Tuesday, Aug. 15.—This morning we all breakfasted together, and at about twelve o'clock we set off again for Windsor.

Lord Harcourt came into the breakfast room with abundance of civil speeches upon his pleasure in renewing our acquaintance, and the Miss Vernons parted with me like wholly different people from those I met.

As soon as I returned to the queen's Lodge at Windsor, I called upon Mrs. Schwellenberg. I found her still occupied concerning the newspaper business about Mrs. Hastings. She was more than ever irritated against Mr. Fairly for his information, and told me she was sure he must have said it to her on purpose, and that she wished people might hold their tongue: but that she was bent upon having satisfaction, and therefore she had sent for Mrs. Hastings, and informed her of the whole business.

I was not only sorry, but frightened, lest any mischief should arise through misrepresentations and blunders, between Mr. Fairly and Mr. Hastings: however, this imprudent step was taken already, and not to be called back.

She protested she was determined to insist that Mr. Fairly should produce the very paper that had mentioned the queen, which she should show, and have properly noticed.

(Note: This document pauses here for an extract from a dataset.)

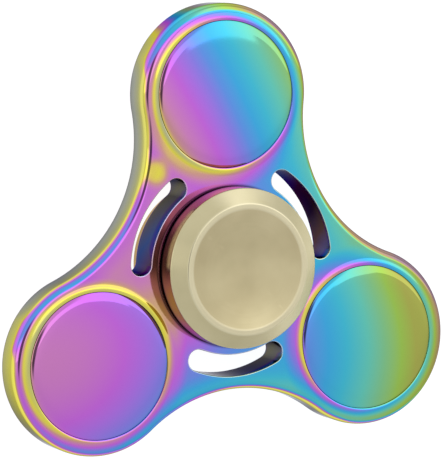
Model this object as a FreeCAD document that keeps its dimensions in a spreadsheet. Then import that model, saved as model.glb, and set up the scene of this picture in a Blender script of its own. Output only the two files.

I, on the other side, instantly resolved to speak myself to Mr. Fairly, to caution him by no means to be led into seeking any such paper, or into keeping such a search awake; for, with the best intentions in the world, I saw him on the point of being made the object of vindictive resentment to Mr. Hastings, or of indignant displeasure to the queen herself,—so wide-spreading is the power of misapprehension over the most innocent conversation.